Print the lines beginning with the one that contains "right_brace();" and ending with the one that contains "record = json.load(file)", exactly, both included, and no other lines.

--- Start Data section ---

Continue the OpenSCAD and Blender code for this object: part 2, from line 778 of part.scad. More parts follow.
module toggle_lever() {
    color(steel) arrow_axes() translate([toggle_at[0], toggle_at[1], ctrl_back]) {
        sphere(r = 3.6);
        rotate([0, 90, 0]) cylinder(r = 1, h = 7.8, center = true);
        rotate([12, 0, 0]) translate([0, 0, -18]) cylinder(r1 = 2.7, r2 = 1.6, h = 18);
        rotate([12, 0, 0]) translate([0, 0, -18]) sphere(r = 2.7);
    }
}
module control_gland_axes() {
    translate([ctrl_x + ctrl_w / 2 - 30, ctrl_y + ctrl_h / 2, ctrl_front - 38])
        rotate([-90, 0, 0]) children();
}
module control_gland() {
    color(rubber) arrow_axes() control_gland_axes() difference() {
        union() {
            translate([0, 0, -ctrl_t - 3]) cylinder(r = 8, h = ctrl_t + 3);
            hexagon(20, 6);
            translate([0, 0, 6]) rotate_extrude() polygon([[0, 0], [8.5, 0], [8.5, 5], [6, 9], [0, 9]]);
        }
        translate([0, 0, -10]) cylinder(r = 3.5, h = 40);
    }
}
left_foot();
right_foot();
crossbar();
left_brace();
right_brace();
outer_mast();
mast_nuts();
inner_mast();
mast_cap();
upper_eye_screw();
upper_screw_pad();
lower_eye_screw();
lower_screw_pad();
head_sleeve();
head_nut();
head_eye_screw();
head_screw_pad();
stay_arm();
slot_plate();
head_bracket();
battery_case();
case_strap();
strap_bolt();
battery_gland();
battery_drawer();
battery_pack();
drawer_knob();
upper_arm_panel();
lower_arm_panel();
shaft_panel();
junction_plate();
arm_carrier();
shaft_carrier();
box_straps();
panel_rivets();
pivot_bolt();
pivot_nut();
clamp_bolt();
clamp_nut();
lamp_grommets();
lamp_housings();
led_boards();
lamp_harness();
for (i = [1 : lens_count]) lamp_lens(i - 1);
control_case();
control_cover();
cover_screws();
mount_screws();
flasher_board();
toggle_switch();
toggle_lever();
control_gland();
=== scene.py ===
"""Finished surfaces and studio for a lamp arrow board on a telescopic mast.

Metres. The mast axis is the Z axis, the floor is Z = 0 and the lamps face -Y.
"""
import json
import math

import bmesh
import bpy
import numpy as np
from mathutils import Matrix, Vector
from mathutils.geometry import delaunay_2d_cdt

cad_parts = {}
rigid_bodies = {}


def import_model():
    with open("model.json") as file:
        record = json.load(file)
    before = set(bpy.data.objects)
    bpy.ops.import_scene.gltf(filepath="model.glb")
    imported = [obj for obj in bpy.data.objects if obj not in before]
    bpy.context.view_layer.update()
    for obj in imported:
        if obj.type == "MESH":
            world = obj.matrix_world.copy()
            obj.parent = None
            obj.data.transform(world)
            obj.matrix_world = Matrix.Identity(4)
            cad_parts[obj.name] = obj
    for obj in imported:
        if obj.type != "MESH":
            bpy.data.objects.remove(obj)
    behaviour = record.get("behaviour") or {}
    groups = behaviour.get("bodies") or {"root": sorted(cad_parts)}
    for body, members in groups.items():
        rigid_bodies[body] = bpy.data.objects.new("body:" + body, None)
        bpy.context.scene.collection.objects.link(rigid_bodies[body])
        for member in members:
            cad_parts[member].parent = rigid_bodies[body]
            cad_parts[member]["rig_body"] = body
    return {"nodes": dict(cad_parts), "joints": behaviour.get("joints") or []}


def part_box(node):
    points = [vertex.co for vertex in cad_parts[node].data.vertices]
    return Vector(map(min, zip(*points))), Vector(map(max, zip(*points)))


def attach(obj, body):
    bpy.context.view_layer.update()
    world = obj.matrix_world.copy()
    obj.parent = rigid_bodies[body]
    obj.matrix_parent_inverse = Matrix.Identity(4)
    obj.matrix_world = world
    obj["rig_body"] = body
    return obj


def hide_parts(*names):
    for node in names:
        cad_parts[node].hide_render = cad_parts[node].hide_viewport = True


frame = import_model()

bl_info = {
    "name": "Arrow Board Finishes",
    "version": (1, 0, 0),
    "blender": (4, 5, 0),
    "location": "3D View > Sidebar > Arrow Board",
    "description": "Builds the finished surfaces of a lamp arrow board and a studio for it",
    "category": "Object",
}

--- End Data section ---

_Answer to this task:_
right_brace();
outer_mast();
mast_nuts();
inner_mast();
mast_cap();
upper_eye_screw();
upper_screw_pad();
lower_eye_screw();
lower_screw_pad();
head_sleeve();
head_nut();
head_eye_screw();
head_screw_pad();
stay_arm();
slot_plate();
head_bracket();
battery_case();
case_strap();
strap_bolt();
battery_gland();
battery_drawer();
battery_pack();
drawer_knob();
upper_arm_panel();
lower_arm_panel();
shaft_panel();
junction_plate();
arm_carrier();
shaft_carrier();
box_straps();
panel_rivets();
pivot_bolt();
pivot_nut();
clamp_bolt();
clamp_nut();
lamp_grommets();
lamp_housings();
led_boards();
lamp_harness();
for (i = [1 : lens_count]) lamp_lens(i - 1);
control_case();
control_cover();
cover_screws();
mount_screws();
flasher_board();
toggle_switch();
toggle_lever();
control_gland();
=== scene.py ===
"""Finished surfaces and studio for a lamp arrow board on a telescopic mast.

Metres. The mast axis is the Z axis, the floor is Z = 0 and the lamps face -Y.
"""
import json
import math

import bmesh
import bpy
import numpy as np
from mathutils import Matrix, Vector
from mathutils.geometry import delaunay_2d_cdt

cad_parts = {}
rigid_bodies = {}


def import_model():
    with open("model.json") as file:
        record = json.load(file)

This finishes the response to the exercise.